# NLG - National Leisure and Gaming



## Nathan_b (31 July 2008)

Couldnt find anything posted on this, but it looks like one interesting stock. They own/lease famous clubs/hotels around NSW and Australia....

Their SP has fallen from 40c to 1.4c, i picked up a mill of these as i feel they are oversold and look as good value.... market cap of 7 million $, they are prey for one of the big boys to come and swoop in and take a bite of them. otherwise if u got $7mill u could probably buy a hotel group.


----------



## Tysonboss1 (31 January 2009)

Nathan_b said:


> Couldnt find anything posted on this, but it looks like one interesting stock. They own/lease famous clubs/hotels around NSW and Australia....
> 
> Their SP has fallen from 40c to 1.4c, i picked up a mill of these as i feel they are oversold and look as good value.... market cap of 7 million $, they are prey for one of the big boys to come and swoop in and take a bite of them. otherwise if u got $7mill u could probably buy a hotel group.




This company is still to report a profit, their original business plan was basically to expand as rapidly so as to operate as many pubs and clubs as possible.
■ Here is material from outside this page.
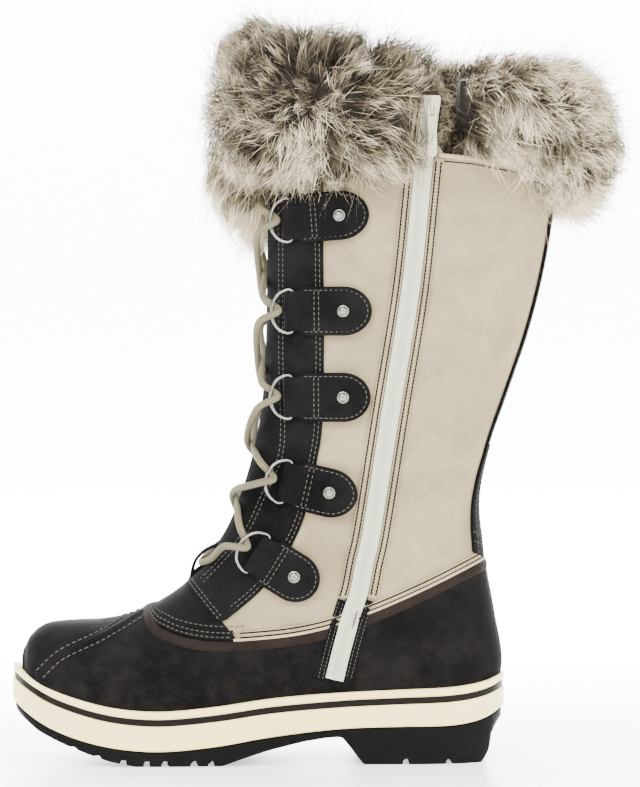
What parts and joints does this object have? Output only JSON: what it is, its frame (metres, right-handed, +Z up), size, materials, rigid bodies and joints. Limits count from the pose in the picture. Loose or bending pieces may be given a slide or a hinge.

However they ended with a whole bunch of debt and a portfolio of pubs that weren't making an money, which was made worse by the smoking ban.

If the management can cut costs, and increase revenue and plug the holes to stop the loss making pubs from losing money and report a profit this year there could be a turn around in it's share price.

this share is currently about $0.008 cents / share, I am thinking about taking a punt and pick up 100,000 shares, hoping that management have been able to turn things around this year.

the few pubs in their portfolio that are in my area appear to always be busy so it shouldn't be to hard to lower costs and stop the leaks, also with lower fuel prices and lower interest rates their western sydney pubs should be picking up.


----------



## jc_trader (16 November 2009)

It has been awhile, but this stock is finally moving again due to news of a possible takeover bid from Tabcorp

SP has doubled in the last couple of months, but still far away from it's glory days of 2007.  Holding for now..


----------